Keluarga Rasyid Baswedan memiliki kebiasaan mendidik anak-anaknya di meja makan. Jika waktu makan tiba, berkumpullah mereka. Di awali doa lalu mengunyah makan sambil berkisah. Pak Rasyid tidak lupa mengisahkan kisah-kisah menarik ataupun pengalaman pada anak-anaknya. Pun Ibu Aliyah. Jika anak-anaknya bertanya, pastilah dijawab dengan baik, tertata, dan inspiratif. Sesekali anak-anaknya diminta bercerita. Apa saja. Pak Rasyid dan Ibu Aliyah berusaha menjadi pendengar yang baik. Keluarga Rasyid benar-benar menjadikan makan bersama sebagai ruang keluarga yang penuh kasih sayang dan demokratis.
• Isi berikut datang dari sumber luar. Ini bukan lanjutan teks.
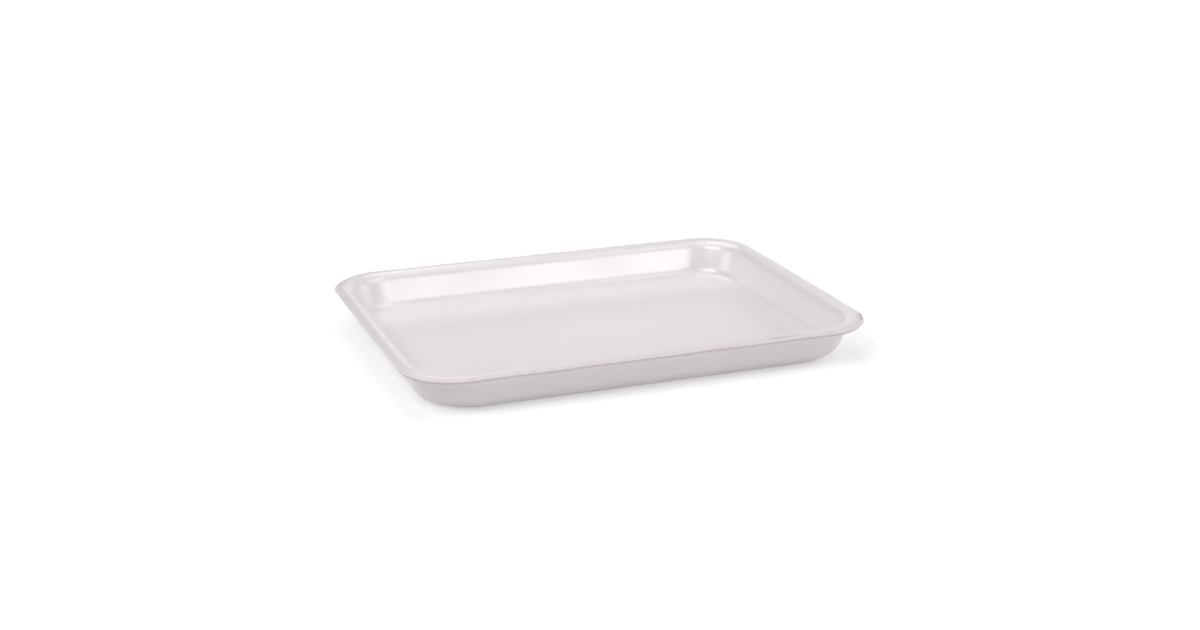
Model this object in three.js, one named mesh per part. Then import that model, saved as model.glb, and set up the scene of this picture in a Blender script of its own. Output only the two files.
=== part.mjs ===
// Foam meat tray: one thermoformed sheet of expanded polystyrene, in millimetres, +Z up.
// Origin: centre of the flat underside. The long side runs along X.
//
// A hot foam sheet is drawn over a mould, so its thickness is nearly the same everywhere. It is
// described here by one section: flat floor, round foot, leaning wall, rounded shoulder and flat
// rim, cut off at a slant by the trimming tool. The section runs once round a rounded rectangle.

import * as THREE from "three";

// Outline of the rim, at the nose's corner before it is rounded off
const rimLength = 222;
const rimWidth = 166;
const rimCornerRadius = 25.4;

// Heights and the foam sheet
const trayHeight = 20;
const sheetThickness = 2.7;

// Wall, as insets from the rim's outermost line
const rimOverhang = 5.6; // outer face of the wall where it meets the rim's underside
const footInset = 10.4; // outer face of the wall carried down to the table
const footCornerRadius = 22.6; // corner of the outline at the foot inset

// Bends of the section. The sheet is stretched thinner round the foot, so its two sides differ there
const footRadiusOutside = 10.5;
const footRadiusInside = 5.3;
const rimBendRadius = 2.4; // under the rim; the shoulder above follows at the sheet's thickness

// Trimmed edge of the rim: its nose stands out furthest, with a slant above and below
const noseDrop = 1.25;
const slantAbove = 1.9;
const slantBelow = 0.9;
const slantAboveRounding = 1.4;
const noseRounding = 0.3;

// Foam and facets
const foamColour = 0xeee8ed;
const foamRoughness = 0.55;
const degreesPerFacet = 12; // along a bend of the section
const facetsPerCorner = 12; // round a corner of the outline
const leastCorner = 0.2; // corner radius that the outline keeps, however far inwards
const bendShare = 0.49; // most of a section's side that one bend may take

// How far the wall moves inwards for each millimetre down
const wallLean = (footInset - rimOverhang) / (trayHeight - sheetThickness);

// Inset of the wall's outer face at a height above the table
function outerWallInset(height) {
  return footInset - wallLean * height;
}

// Inset of the wall's inner face, one sheet thickness away, at a height above the table
function innerWallInset(height) {
  return outerWallInset(height) + sheetThickness * Math.hypot(1, wallLean);
}

// Replaces the corners of an open outline with arcs. Each vertex is [inset, height, radius].
// A radius is held back where its two sides are too short for it.
function roundedOutline(vertices) {
  const points = vertices.map(([inset, height]) => new THREE.Vector2(inset, height));
  const last = vertices.length - 1;
  const outline = [points[0]];
  for (let i = 1; i < last; i++) {
    const before = points[i - 1].clone().sub(points[i]);
    const after = points[i + 1].clone().sub(points[i]);
    const room = bendShare * Math.min(before.length(), after.length());
    before.normalize();
    after.normalize();
    const halfAngle = Math.acos(THREE.MathUtils.clamp(before.dot(after), -1, 1)) / 2;
    const reach = Math.min(vertices[i][2] / Math.tan(halfAngle), room);
    const radius = reach * Math.tan(halfAngle);
    const centre = before.clone().add(after).setLength(radius / Math.sin(halfAngle)).add(points[i]);
    const start = before.clone().multiplyScalar(reach).add(points[i]).sub(centre);
    const turn = Math.PI - 2 * halfAngle;
    const side = Math.sign(start.cross(points[i].clone().sub(centre)));
    const facets = Math.max(1, Math.ceil(THREE.MathUtils.radToDeg(turn) / degreesPerFacet));
    for (let k = 0; k <= facets; k++) {
      const spoke = start.clone().rotateAround(new THREE.Vector2(), (side * turn * k) / facets);
      outline.push(spoke.add(centre));
    }
  }
  outline.push(points[last]);
  return outline;
}

// The sheet's section, from the flat floor over the rim and back to the flat underside.
// Both ends start in the middle of the tray and are cut back to where the foot's bends begin.
function traySection() {
  const middle = rimWidth / 2;
  const underRim = trayHeight - sheetThickness;
  const outline = roundedOutline([
    [middle, sheetThickness, 0],
    [innerWallInset(sheetThickness), sheetThickness, footRadiusInside],
    [innerWallInset(trayHeight), trayHeight, rimBendRadius + sheetThickness],
    [slantAbove, trayHeight, slantAboveRounding],
    [0, trayHeight - noseDrop, noseRounding],
    [slantBelow, underRim, noseRounding],
    [outerWallInset(underRim), underRim, rimBendRadius],
    [footInset, 0, footRadiusOutside],
    [middle, 0, 0],
  ]);
  return outline.slice(1, -1);
}

// Corner radius of the outline at an inset. It shrinks slowly inwards, as the mould's corners do.
function cornerRadius(inset) {
  const shrink = (rimCornerRadius - footCornerRadius) / footInset;
  const most = rimWidth / 2 - inset;
  return THREE.MathUtils.clamp(rimCornerRadius - shrink * inset, leastCorner, most);
}

// One closed line round the tray, anticlockwise from above, at an inset and a height
function ringPoints(inset, height) {
  const radius = cornerRadius(inset);
  const centreX = rimLength / 2 - inset - radius;
  const centreY = rimWidth / 2 - inset - radius;
  const corners = [[1, 1], [-1, 1], [-1, -1], [1, -1]];
  const points = [];
  corners.forEach(([sideX, sideY], corner) => {
    for (let k = 0; k <= facetsPerCorner; k++) {
      const angle = (corner + k / facetsPerCorner) * (Math.PI / 2);
      points.push([
        sideX * centreX + radius * Math.cos(angle),
        sideY * centreY + radius * Math.sin(angle),
        height,
      ]);
    }
  });
  return points;
}

// Skins the rings one after another, then closes the floor and the underside from their middles
function trayGeometry() {
  const rings = traySection().map((point) => ringPoints(point.x, point.y));
  const around = rings[0].length;
  const floorMiddle = rings.length * around;
  const baseMiddle = floorMiddle + 1;
  const positions = [...rings.flat(2), 0, 0, sheetThickness, 0, 0, 0];
  const faces = [];
  const at = (ring, k) => ring * around + (k % around);
  for (let ring = 0; ring + 1 < rings.length; ring++) {
    for (let k = 0; k < around; k++) {
      faces.push(at(ring, k), at(ring + 1, k), at(ring + 1, k + 1));
      faces.push(at(ring, k), at(ring + 1, k + 1), at(ring, k + 1));
    }
  }
  for (let k = 0; k < around; k++) {
    faces.push(floorMiddle, at(0, k), at(0, k + 1));
    faces.push(baseMiddle, at(rings.length - 1, k + 1), at(rings.length - 1, k));
  }
  const geometry = new THREE.BufferGeometry();
  geometry.setAttribute("position", new THREE.Float32BufferAttribute(positions, 3));
  geometry.setIndex(faces);
  geometry.computeVertexNormals();
  return geometry;
}

// Pale expanded polystyrene with the satin skin that the hot mould leaves
const foam = new THREE.MeshStandardMaterial({
  color: foamColour,
  roughness: foamRoughness,
  metalness: 0,
});

const tray = new THREE.Mesh(trayGeometry(), foam);
tray.name = "tray";

const meatTray = new THREE.Group();
meatTray.add(tray);

export default meatTray;
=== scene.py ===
# %% [markdown]
# # A foam meat tray
# The shallow pale tray that fresh food is sold in. A sheet of expanded polystyrene, a few
# millimetres thick, is heated, pressed over a mould and trimmed round its rim. The tray is one
# piece, so this lesson is about one good shape, one good material and the light that shows them.
#
# Everything is in metres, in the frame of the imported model: the table is z = 0, the long side runs
# along X, and the middle of the underside is the origin.

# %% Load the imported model
import math

import bpy
import numpy as np
from mathutils import Matrix, Vector


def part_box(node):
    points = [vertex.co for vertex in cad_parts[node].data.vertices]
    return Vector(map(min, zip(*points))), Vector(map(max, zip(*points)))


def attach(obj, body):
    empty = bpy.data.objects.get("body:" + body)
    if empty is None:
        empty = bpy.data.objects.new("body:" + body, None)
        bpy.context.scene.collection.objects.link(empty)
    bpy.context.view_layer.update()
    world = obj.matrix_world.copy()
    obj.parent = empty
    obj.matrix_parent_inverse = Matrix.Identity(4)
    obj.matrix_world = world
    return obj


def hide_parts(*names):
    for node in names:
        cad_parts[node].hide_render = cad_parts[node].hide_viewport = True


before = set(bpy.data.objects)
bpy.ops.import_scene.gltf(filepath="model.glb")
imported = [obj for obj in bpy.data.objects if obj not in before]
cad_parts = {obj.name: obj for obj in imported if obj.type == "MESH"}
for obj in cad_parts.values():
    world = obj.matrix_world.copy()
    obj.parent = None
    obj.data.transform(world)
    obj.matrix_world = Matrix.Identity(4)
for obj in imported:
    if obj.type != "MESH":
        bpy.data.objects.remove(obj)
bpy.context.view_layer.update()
MM = 0.001
tray_low, tray_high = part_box("tray")
print("tray in the frame, mm:", [round(v / MM, 2) for v in tray_high - tray_low])

# %% [markdown]
# ## The sizes
# These repeat the solid model's driving sizes, so the fine surface lies where the plain one does.
# The rim and the foot come from a camera fitted to the photograph. The sheet's thickness is what
# such trays are pressed from, and its bends are set by where their light and shade fall in the
# photograph. The height is read from the frame.

# %% Sizes of the sheet
RIM_LENGTH = 222 * MM
RIM_WIDTH = 166 * MM
TRAY_HEIGHT = tray_high.z
SHEET = 2.7 * MM
RIM_CORNER = 25.4 * MM       # corner radius of the rim's outline
FOOT_CORNER = 22.6 * MM      # corner radius where the wall meets the table
RIM_OVERHANG = 5.6 * MM      # from the rim's edge in to the wall's outer face
FOOT_INSET = 10.4 * MM       # from the rim's edge in to the foot of the wall
FOOT_OUTSIDE = 10.5 * MM     # bend at the foot, on the underside
FOOT_INSIDE = 5.3 * MM       # the same bend inside, where the stretched sheet is thinner
RIM_BEND = 2.4 * MM          # bend under the rim
NOSE_DROP = 1.25 * MM        # how far below the top the trimmed edge stands out furthest
SLANT_ABOVE = 1.9 * MM
SLANT_BELOW = 0.9 * MM
SLANT_ROUNDING = 1.4 * MM
NOSE_ROUNDING = 0.3 * MM
print("sheet", round(SHEET / MM, 2), "mm, height", round(TRAY_HEIGHT / MM, 2), "mm")

# %% [markdown]
# ## One function for nodes
# Shader trees and geometry trees are both made of nodes with inputs and settings. One small
# function covers them all: plain values are set on the inputs, sockets are linked to them. The
# inputs are given in order, or by name where a node has many.

# %% Node helper and colours
def add_node(tree, kind, *inputs, named=None, **settings):
    """Adds a node. An input is a value, a socket to link from, or None to leave it as it is."""
    node = tree.nodes.new(kind)
    for name, value in settings.items():
        setattr(node, name, value)
    pairs = list(zip(node.inputs, inputs))
    pairs += [(node.inputs[key], value) for key, value in (named or {}).items()]
    for socket, value in pairs:
        if isinstance(value, bpy.types.NodeSocket):
            tree.links.new(value, socket)
        elif value is not None:
            socket.default_value = value
    return node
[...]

Bahkan keluarga Rasyid juga membebaskan anak-anaknya untuk bermain sebagaimana anak kecil lainnya. Mulai bermain kelereng, bermain boi, hingga bermain air di selokan mataram utara fakultas kehutanan UGM. Keduanya hanya berpesan hati-hati, silakan bermain, jangan pilih-pilih teman, dan ingat waktu ibadah. Jika azan telah memanggil tidak ada alasan untuk tidak mensegerakan shalat.

Meskipun mereka adalah Pendidik, mereka tidak terlalu mewajibkan anak-anak memiliki nilai yang bagus, tapi anak-anak dengan kesadaran sendiri didorong untuk belajar dan Alhamdulillah, mereka terbukti memiliki nilai yang baik di sekolah.